Problem statement: Search the data for the string "scene" and extract every line where it appears.

Information given:

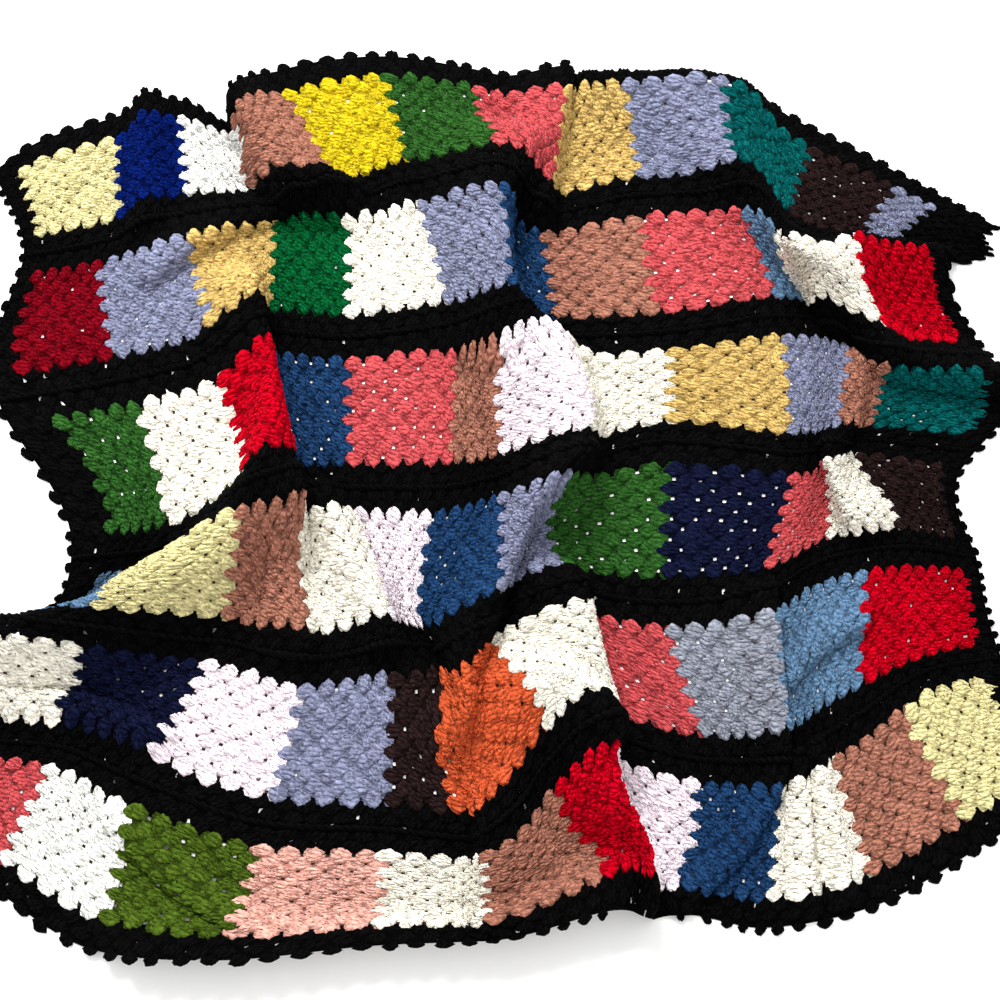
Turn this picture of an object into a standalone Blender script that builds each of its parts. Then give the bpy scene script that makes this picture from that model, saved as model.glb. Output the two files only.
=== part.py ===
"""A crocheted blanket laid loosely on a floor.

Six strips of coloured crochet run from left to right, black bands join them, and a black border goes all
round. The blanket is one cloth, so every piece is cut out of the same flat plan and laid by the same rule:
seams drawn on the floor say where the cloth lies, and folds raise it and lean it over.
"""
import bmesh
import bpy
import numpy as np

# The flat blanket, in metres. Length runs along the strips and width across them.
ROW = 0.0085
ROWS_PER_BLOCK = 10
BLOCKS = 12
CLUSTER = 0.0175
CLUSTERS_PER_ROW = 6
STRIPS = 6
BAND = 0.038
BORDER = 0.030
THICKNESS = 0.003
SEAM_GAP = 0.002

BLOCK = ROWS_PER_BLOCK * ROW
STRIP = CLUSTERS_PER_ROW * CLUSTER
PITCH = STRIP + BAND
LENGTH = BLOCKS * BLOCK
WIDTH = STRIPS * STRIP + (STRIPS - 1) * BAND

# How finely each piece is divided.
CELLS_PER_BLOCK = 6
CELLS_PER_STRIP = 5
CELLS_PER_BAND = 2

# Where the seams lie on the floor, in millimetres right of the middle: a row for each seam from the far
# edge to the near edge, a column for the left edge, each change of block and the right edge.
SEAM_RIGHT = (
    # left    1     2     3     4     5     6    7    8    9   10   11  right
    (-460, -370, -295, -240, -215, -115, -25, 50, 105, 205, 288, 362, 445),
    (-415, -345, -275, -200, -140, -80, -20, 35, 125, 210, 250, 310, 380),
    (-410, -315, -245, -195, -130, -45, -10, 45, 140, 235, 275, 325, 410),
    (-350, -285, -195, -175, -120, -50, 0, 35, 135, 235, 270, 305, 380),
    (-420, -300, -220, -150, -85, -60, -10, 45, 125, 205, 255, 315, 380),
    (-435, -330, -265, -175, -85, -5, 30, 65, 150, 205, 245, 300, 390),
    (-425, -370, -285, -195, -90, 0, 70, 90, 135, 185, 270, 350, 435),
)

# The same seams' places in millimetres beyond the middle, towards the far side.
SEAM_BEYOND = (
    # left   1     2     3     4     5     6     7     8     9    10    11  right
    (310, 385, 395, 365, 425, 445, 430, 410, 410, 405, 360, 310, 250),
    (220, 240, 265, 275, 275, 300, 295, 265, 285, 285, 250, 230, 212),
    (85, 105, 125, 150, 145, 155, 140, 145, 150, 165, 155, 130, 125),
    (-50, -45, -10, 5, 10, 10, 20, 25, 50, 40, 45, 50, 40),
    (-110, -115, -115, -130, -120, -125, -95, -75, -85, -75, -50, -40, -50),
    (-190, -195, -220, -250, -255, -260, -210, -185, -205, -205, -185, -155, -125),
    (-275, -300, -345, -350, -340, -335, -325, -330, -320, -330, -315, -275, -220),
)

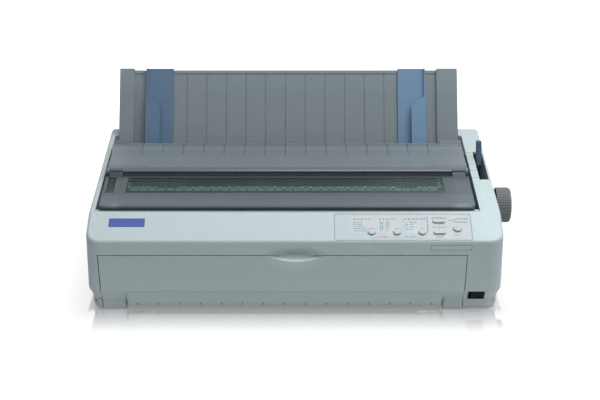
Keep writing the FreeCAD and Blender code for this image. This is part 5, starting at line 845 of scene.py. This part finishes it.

Task solution:
Turn this picture of an object into a standalone Blender script that builds each of its parts. Then give the bpy scene script that makes this picture from that model, saved as model.glb. Output the two files only.
Keep writing the FreeCAD and Blender code for this image. This is part 5, starting at line 845 of scene.py. This part finishes it.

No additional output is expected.